Heartbreaking Global Warming Explanation

Heartbreaking Global Warming Explanation May 20, 2018

I’ve been aware of the man-made effects on global warming since the Kyoto Accord was signed in 1992. I have tried to live my life in concert with that knowledge. My efforts have fluctuated somewhat over the years, but they have never fallen below a certain standard that I set when I was in my twenties.

In 2004, I read a book called, The Last Hours of Ancient Sunlight by Thom Hartmann, and spiraled into a depressed state for over six months. No matter how I racked my brain, I couldn’t see how humanity could reverse the effects. I recouped, not because I found a grand solution, but because I had to.

Shocked by Truck Ownership in Texas

I was raised in Iceland. The awareness of climate change there is pervasive and there is a cultural expectation made of people to do something constructive. As you can imagine, I was shocked when I moved to Texas in 2010. From the outside, most people seemed oblivious to the link between their behavior and the man-made influence on global warming.

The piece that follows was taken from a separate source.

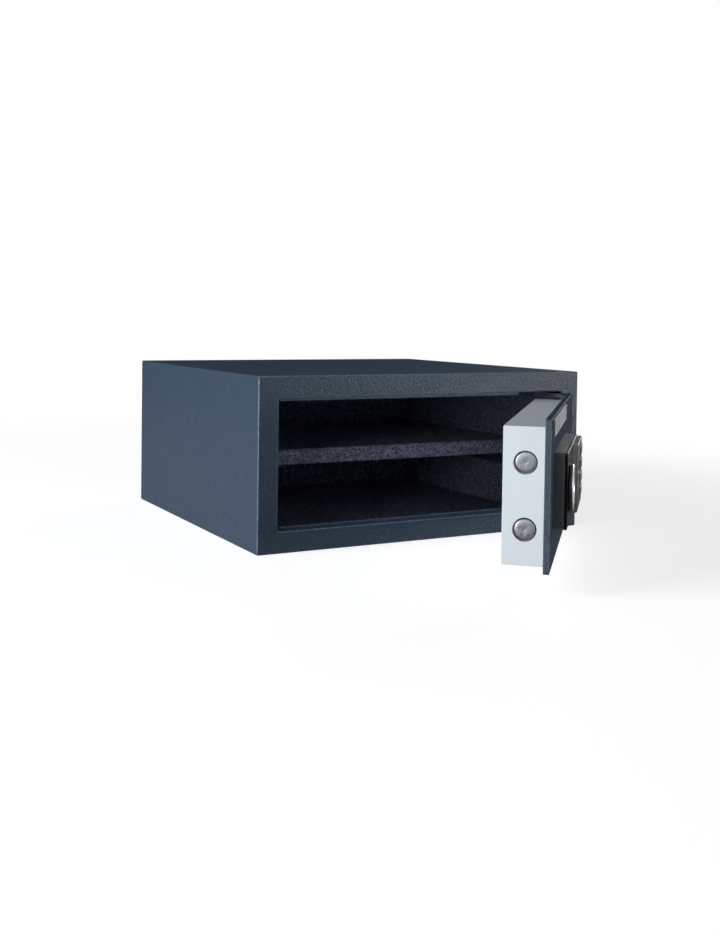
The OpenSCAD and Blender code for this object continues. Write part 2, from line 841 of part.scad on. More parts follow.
// Ring and back of the knob
module knob_grip() {
    back_d = fascia_d - knob_gap;
    color([0.06, 0.07, 0.08]) on_door() difference() {
        bar_y(knob_x, mid_z, fascia_d - knob_t, back_d, knob_d / 2);
        bar_y(knob_x, mid_z, fascia_d - knob_t - cut, fascia_d - knob_t - cap_lip + cap_t,
            knob_d / 2 - knob_rim);
        bar_y(knob_x, mid_z, fascia_d - knob_t, back_d + cut, spindle_r);
    }
}

// Bright face of the knob, dished on both sides of a finger bar
module knob_cap() {
    face_d = fascia_d - knob_t - cap_lip;
    color([0.78, 0.79, 0.8]) on_door() difference() {
        bar_y(knob_x, mid_z, face_d, face_d + cap_t, knob_d / 2 - knob_rim);
        difference() {
            bar_y(knob_x, mid_z, face_d - cut, face_d + scoop_depth, scoop_r);
            block(knob_x - grip_half, knob_x + grip_half, face_d - cut, face_d + cap_t,
                mid_z - knob_d, mid_z + knob_d);
        }
    }
}

module knob_spindle() {
    color([0.7, 0.71, 0.72]) on_door() {
        bar_y(knob_x, mid_z, fascia_d - knob_t - cap_lip + cap_t, plate_t + carriage_gap / 2,
            spindle_r);
        bar_y(knob_x, mid_z, plate_t + carriage_gap / 2,
            web_d1 + cam_gap + cam_t + spindle_proud, spindle_end_r);
    }
}

// Disc on the shaft with a pin that pushes the carriage
module drive_cam() {
    cam_d = web_d1 + cam_gap;
    color([0.6, 0.6, 0.62]) on_door() {
        difference() {
            bar_y(knob_x, mid_z, cam_d, cam_d + cam_t, crank_r + cam_rim);
            bar_y(knob_x, mid_z, cam_d - cut, cam_d + cam_t + cut, spindle_end_r);
        }
        bar_y(knob_x + bolt_throw / 2, mid_z + crank_up, web_d0 - pin_proud, cam_d,
            cam_pin_d / 2);
    }
}

module module_housing() {
    color([0.07, 0.08, 0.09]) on_door() difference() {
        union() {
            difference() {
                panel(module_x0, module_x1, module_z0, module_z1, -housing_depth, 0, module_r);
                block(module_x0 + housing_wall, module_x1 - housing_wall,
                    -housing_depth - cut, -housing_back, module_z0 + housing_wall,
                    module_z1 - housing_wall);
            }
            at_module_screws(-screw_bite - boss_cap, -housing_back, boss_r);
            for (x = [board_x0 + standoff_in, board_x1 - standoff_in],
                 z = [board_z0 + standoff_in, board_z1 - standoff_in])
                bar_y(x, z, board_d1, -housing_back, standoff_r);
        }
        bar_y(knob_x, mid_z, -housing_back - cut, cut, spindle_r + knob_gap);
        bar_y(keyhole_x, mid_z, -housing_back - cut, cut, barrel_r + screw_hole);
        slot_x(cable_x0, cable_x0 + cable_w, mid_z, cable_r, -housing_back - cut, cut);
        at_module_screws(-screw_bite, cut, screw_r + screw_hole);
    }
}

module module_fascia() {
    color([0.03, 0.035, 0.04]) on_door() difference() {
        panel(module_x0, module_x1, module_z0, module_z1, fascia_d, -housing_depth, module_r);
        bar_y(knob_x, mid_z, fascia_d - cut, -housing_depth + cut, spindle_r + run_gap);
        bar_y(keyhole_x, mid_z, fascia_d - cut, -housing_depth + cut, barrel_r + screw_hole);
        block(board_x0 - board_rim, board_x1 + board_rim, fascia_d - cut, -housing_depth + cut,
            board_z0 - board_rim, board_z1 + board_rim);
    }
}

module module_screws() {
    color([0.66, 0.67, 0.68]) on_door() {
        at_module_screws(plate_t, plate_t + screw_head_t, screw_head_r);
        at_module_screws(-screw_bite, plate_t, screw_r);
    }
}

// The middle of a key, counted along the rows from the top left
function key_x(i) = pod_x1 - key_end - key_w / 2 - key_lip
    - (key_columns - 1 - i % key_columns) * key_pitch_x;
function key_z(i) = mid_z + ((key_rows - 1) / 2 - floor(i / key_columns)) * key_pitch_z;

// The row of lights under the display
module at_lights(d0, d1) {
    for (i = [0:lights - 1]) bar_y(light_x + i * light_pitch, light_z, d0, d1, light_r);
}

// Raised bezel over the keypad, with a ramp towards the knob
module keypad_bezel() {
    color([0.05, 0.055, 0.06]) on_door() difference() {
        translate([0, front_y, pod_z0]) linear_extrude(pod_z1 - pod_z0) polygon([
            [pod_x0, fascia_d], [pod_x0 + pod_ramp, pod_d], [pod_x1 - pod_bevel, pod_d],
            [pod_x1, pod_d + pod_bevel], [pod_x1, fascia_d]
        ]);
        block(board_x0 - board_rim, pod_x1 - pod_rim, pod_d + pod_wall, fascia_d + cut,
            pod_z0 + pod_rim, pod_z1 - pod_rim);
        for (i = [0:len(KEYS) - 1])
            panel(key_x(i) - key_w / 2 - key_gap, key_x(i) + key_w / 2 + key_gap,
                key_z(i) - key_h / 2 - key_gap, key_z(i) + key_h / 2 + key_gap,
                pod_d - cut, pod_d + pod_wall + cut, key_r + key_gap);
        block(window_x, window_x + window_w, pod_d - cut, pod_d + window_t, window_z0, window_z1);
        block(window_x + window_ledge, window_x + window_w - window_ledge, pod_d - cut,
            pod_d + pod_wall + cut, window_z0 + window_ledge, window_z1 - window_ledge);
        at_lights(pod_d - cut, pod_d + pod_wall + cut);
    }
}

module display_window() {
    color([0.1, 0.02, 0.03]) on_door()
        block(window_x, window_x + window_w, pod_d, pod_d + window_t, window_z0, window_z1);
}

module status_lights() {
    color([0.2, 0.5, 0.25]) on_door() at_lights(pod_d - light_proud, pod_d + pod_wall);
}

// Board with a switch under each key and two chips behind
module circuit_board() {
    key_back = pod_d + pod_wall + slide_gap + key_lip_t;
    color([0.1, 0.3, 0.16]) on_door() {
        block(board_x0, board_x1, board_d0, board_d1, board_z0, board_z1);
        for (i = [0:len(KEYS) - 1])
            block(key_x(i) - switch_w / 2, key_x(i) + switch_w / 2,
                key_back + key_travel + key_stop, board_d0,
                key_z(i) - switch_w / 2, key_z(i) + switch_w / 2);
        for (x = [board_x0 + chip_in, board_x0 + chip_in + chip_pitch])
            block(x, x + chip_w, board_d1, board_d1 + chip_t, mid_z - chip_w / 2,
                mid_z + chip_w / 2);
    }
}

module key(i) {
    lip_d = pod_d + pod_wall + slide_gap;
    x = key_x(i);
    z = key_z(i);
    color([0.16, 0.17, 0.18]) on_door() {
        panel(x - key_w / 2, x + key_w / 2, z - key_h / 2, z + key_h / 2,
            pod_d - key_proud, lip_d, key_r);
        panel(x - key_w / 2 - key_lip, x + key_w / 2 + key_lip, z - key_h / 2 - key_lip,
            z + key_h / 2 + key_lip, lip_d, lip_d + key_lip_t, key_r);
    }
}

module battery_tray() {
    color([0.09, 0.1, 0.11]) on_door() difference() {
        block(battery_x - tray_w / 2 - tray_wall, battery_x + tray_w / 2 + tray_wall, tray_d0,
            box_d1 - box_t, mid_z - tray_h / 2 - tray_wall, mid_z + tray_h / 2 + tray_wall);
        block(battery_x - tray_w / 2, battery_x + tray_w / 2, tray_d0 + tray_wall, box_d1,
            mid_z - tray_h / 2, mid_z + tray_h / 2);
    }
}

module batteries() {
    color([0.15, 0.3, 0.5]) on_door() for (side = [-1, 1], row = [-1, 1]) {
        x = battery_x + side * (cell_l + tray_play) / 2;
        z = mid_z + row * (cell_d + tray_play / 2) / 2;
        bar_x(tray_d0 + tray_wall + slide_gap + cell_d / 2, z, x - cell_l / 2, x + cell_l / 2,
            cell_d / 2);
    }
}

// Snap-in lid over the batteries, with a rim that enters the cover
module battery_cover() {
    w = tray_w / 2 - slide_gap;
    h = tray_h / 2 - slide_gap;
    color([0.78, 0.82, 0.84]) on_door() {
        block(battery_x - w - cover_lap, battery_x + w + cover_lap, box_d1 + cover_seat,
            box_d1 + cover_seat + cover_t, mid_z - h - cover_lap, mid_z + h + cover_lap);
        difference() {
            block(battery_x - w, battery_x + w, box_d1 - cover_rim_l, box_d1 + cover_seat,
                mid_z - h, mid_z + h);
            block(battery_x - w + tray_wall, battery_x + w - tray_wall,
                box_d1 - cover_rim_l - cut, box_d1 + cover_seat, mid_z - h + tray_wall,
                mid_z + h - tray_wall);
        }
    }
}

module reset_switch() {
    color([0.1, 0.11, 0.12]) on_door() difference() {
        block(reset_x - switch_body / 2, reset_x + switch_body / 2,
            box_d1 - box_t - switch_deep, box_d1 - box_t,
            mid_z - switch_body / 2, mid_z + switch_body / 2);
        bar_y(reset_x, mid_z, box_d1 - box_t - switch_deep / 2, box_d1,
            reset_r + 2 * run_gap);
    }
}

module reset_button() {
    color([0.7, 0.1, 0.08]) on_door()
        bar_y(reset_x, mid_z, box_d1 - box_t - switch_deep / 2 + reset_travel + reset_end,
            box_d1 + reset_proud, reset_r);
}

module badge_plate() {
    x0 = plate_x0 + badge_inset;
    z1 = plate_z1 - badge_rim;
    color([0.75, 0.77, 0.78]) on_door()
        panel(x0, x0 + badge_w, z1 - badge_h, z1, -badge_t, 0, badge_r);
}

module keyhole_barrel() {
    color([0.7, 0.7, 0.68]) on_door() difference() {
        bar_y(keyhole_x, mid_z, fascia_d + barrel_sink, plate_t + barrel_back, barrel_r);
        bar_y(keyhole_x, mid_z, fascia_d - cut, core_d0, cap_plug_r + slide_gap);
        bar_y(keyhole_x, mid_z, fascia_d, plate_t + barrel_back + cut, core_r + run_gap);
    }
}

// Turning core with its key slot and the cam at its back
module keyhole_core() {
    cam_d = plate_t + barrel_back + core_cam_gap;
    color([0.78, 0.72, 0.5]) on_door() difference() {
        union() {
            bar_y(keyhole_x, mid_z, core_d0, cam_d + core_cam_t, core_r);
            block(keyhole_x, keyhole_x + core_cam_l, cam_d, cam_d + core_cam_t,
                mid_z - core_cam_w / 2, mid_z + core_cam_w / 2);
        }
        block(keyhole_x - key_slot_w / 2, keyhole_x + key_slot_w / 2, core_d0 - cut,
            core_d0 + key_slot_depth, mid_z - key_slot_h / 2, mid_z + key_slot_h / 2);
    }
}

// Round plug that hides the keyhole
module keyhole_cap() {
    color([0.06, 0.065, 0.07]) on_door() {
        bar_y(keyhole_x, mid_z, fascia_d - cap_seat - cap_disc_t, fascia_d - cap_seat, cap_r);
        bar_y(keyhole_x, mid_z, fascia_d - cap_seat, fascia_d + barrel_sink + cap_plug_l,
            cap_plug_r);
    }
}

shell_wrap();
back_panel();
front_frame();
door_stops();
hinge_lugs();
hinge_bushes();
lining_floor();
lining_left();
lining_right();
lining_back();
lining_top();
shelf_board();
shelf_felt();
shelf_ledges();
shelf_screws();
door_plate();
hinge_arms();
hinge_pins();
door_box();
box_posts();
box_screws();
bolt_guide();
guide_posts();
solenoid();
module_housing();
module_fascia();
module_screws();
keypad_bezel();
display_window();
status_lights();
circuit_board();
battery_tray();
batteries();
reset_switch();
badge_plate();
keyhole_barrel();
knob_grip();
knob_cap();
knob_spindle();
drive_cam();
live_bolts();
bolt_carriage();
solenoid_plunger();
plunger_spring();
keyhole_core();
keyhole_cap();
battery_cover();
reset_button();
for (i = [0:len(KEYS) - 1]) key(i);
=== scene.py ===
import math

import bmesh
import bpy
import numpy as np
from mathutils import Matrix, Vector


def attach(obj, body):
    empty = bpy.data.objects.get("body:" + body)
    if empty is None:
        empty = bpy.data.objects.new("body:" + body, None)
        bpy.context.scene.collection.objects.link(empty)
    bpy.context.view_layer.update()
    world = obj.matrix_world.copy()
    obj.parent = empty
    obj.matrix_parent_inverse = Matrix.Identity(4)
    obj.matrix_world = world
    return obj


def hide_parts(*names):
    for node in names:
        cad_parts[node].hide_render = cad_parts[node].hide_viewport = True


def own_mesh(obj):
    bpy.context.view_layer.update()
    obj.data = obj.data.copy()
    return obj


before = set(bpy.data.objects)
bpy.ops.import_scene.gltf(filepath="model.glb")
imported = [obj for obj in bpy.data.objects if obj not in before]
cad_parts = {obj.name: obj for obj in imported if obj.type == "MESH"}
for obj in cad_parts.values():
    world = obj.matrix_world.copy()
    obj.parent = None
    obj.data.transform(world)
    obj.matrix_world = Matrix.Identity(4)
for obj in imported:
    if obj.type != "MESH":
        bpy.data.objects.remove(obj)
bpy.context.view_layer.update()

# Body: wrapped steel sheet, back sheet and front sheet, welded into one shell.
# The front sheet is bent inwards round the opening. All of it is powder coated
# after welding, in a dark blue with a pebbled skin; the rolled edges take a paler
# blue, partly wear and partly a painted highlight.
mm = 0.001
front_y = -207.5


def finish(name, colour, rough, metal=0.0, **more):
    """A new node material, with its even values on the shader's own sockets."""
    m = bpy.data.materials.new(name)
    m.use_nodes = True
    shader = m.node_tree.nodes["Principled BSDF"]
    shader.inputs["Base Color"].default_value = (*colour, 1)
    shader.inputs["Roughness"].default_value = rough
    shader.inputs["Metallic"].default_value = metal
    for socket, value in more.items():
        shader.inputs[socket.replace("_", " ")].default_value = value
    return m


def put(m, kind, values, **settings):
    """Adds one shader node. A value that is a socket is linked, any other is set."""
    n = m.node_tree.nodes.new("ShaderNode" + kind)
    for key, value in settings.items():
        setattr(n, key, value)
    for key, value in values.items():
        if isinstance(value, bpy.types.NodeSocket):
            m.node_tree.links.new(value, n.inputs[key])
        else:
            n.inputs[key].default_value = value
    return n


def reckon(m, kind, *values):
    """One number that a Math node of this kind works out from one to three others."""
    return put(m, "Math", dict(enumerate(values)), operation=kind).outputs[0]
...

One prominent feature that began to get on my nerves was the large-scale ownership of trucks. Seeing people using these behemoths as their family cars in suburban settings started to signify a lack of general awareness about the impending problem (not to mention the fact that these cars block streets and cause danger in traffic due to their size and weight).

F-U Trucks

On occasion, I would allow my irritation to show while driving around with my family. I would openly question why people needed these trucks when they were not using them for work or ranching.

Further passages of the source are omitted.